Naturally, Ryan's players would much rather be vying for the final AFC wild-card spot. But there's a sense of satisfaction that comes with playing spoiler, too -- especially against a division rival.
"Oh, for sure," tight end Kellen Winslow Jr. said with a smile. "We're out of it. So why not? It's just the love of the game, competition and just going out, like, 'Hey, it was us. It was us that knocked them out.' "
It was the Dolphins, however, who beat up on the Jets last time around.
Quarterback Geno Smith, who grew up about five minutes from Sun Life Stadium, was benched at halftime of their 23-3 beatdown Dec. 1. "It was something I had to learn from," said Smith, who has four touchdown passes, two TD runs and an average rating of 83.5 since being benched for a third time.
But the rookie -- who in his previous game at Sun Life Stadium threw six touchdown passes to lead West Virginia to a 70-33 win over Clemson in the Orange Bowl in January -- believes he and his teammates are much improved since their last meeting with the Dolphins.
"Overall, I just think we didn't play well as a team and now we have a second chance, kind of a measuring stick for us dating back to that game," Smith said. "So it will be fun and interesting to see how we play on Sunday."
The Jets' 177 yards of total offense were the fewest allowed by Miami this season. The 453 yards the Jets yielded were the third-most allowed under Ryan and the Dolphins' highest output this season.
Miami quarterback Ryan Tannehill threw for a season-high 331 yards against the Jets' secondary. And now the Dolphins are looking to complete their first sweep of the Jets since 2009.
But despite the lopsided statistics from their previous meeting, cornerback Antonio Cromartie didn't hesitate when asked if the Jets have improved since Week 13. "I felt like we were the better team then," he said. "Do I feel like we're a better team now? Yeah. We're running the ball a whole lot better, we're playing the pass a whole lot better. I think the biggest thing for us is just making sure we're putting it all together."

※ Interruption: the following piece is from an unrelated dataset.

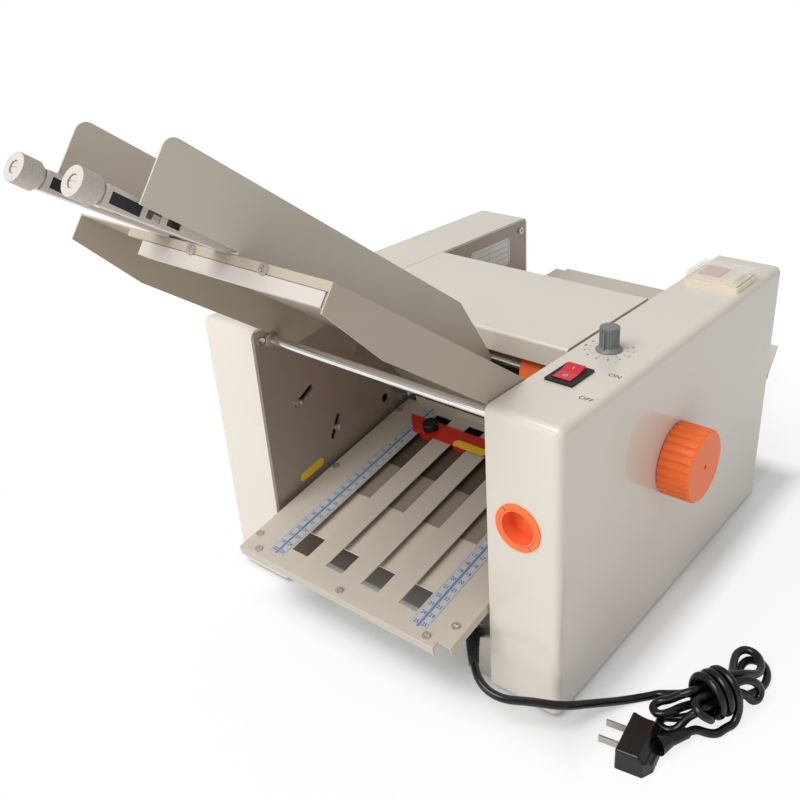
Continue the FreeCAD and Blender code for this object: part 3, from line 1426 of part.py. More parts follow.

Ryan called their December meeting the "low point" of the season. And that's why he's anxious to prove his players can win back-to-back games for the first time this season.
"This team whipped us probably more than any team in the league," Ryan said. "Our worst performance was against Miami the last time at our place. And so we think we've improved as a team and we certainly have the opportunity to prove it Sunday against Miami, with all that they have playing for it. So we'll know if we've improved."
The Dolphins, of course, would love nothing more than to crush the Jets' spirit and clinch a playoff spot at the same time.
"As a Dolphin, the minute you get here, you kind of realize that's a game that a lot of guys circle on their calendar," Miami defensive end Cameron Wake said.
But the game carries as much weight and incentive for the Jets, players said. Reaching the .500 mark might not seem like a lofty goal, but it's a step in the right direction, Austin Howard said.
"When you look back at our season, I don't think we should have lost half of these games. But we did," the right tackle said. "It's frustrating. But now it's time to turn the tables around and get things going again."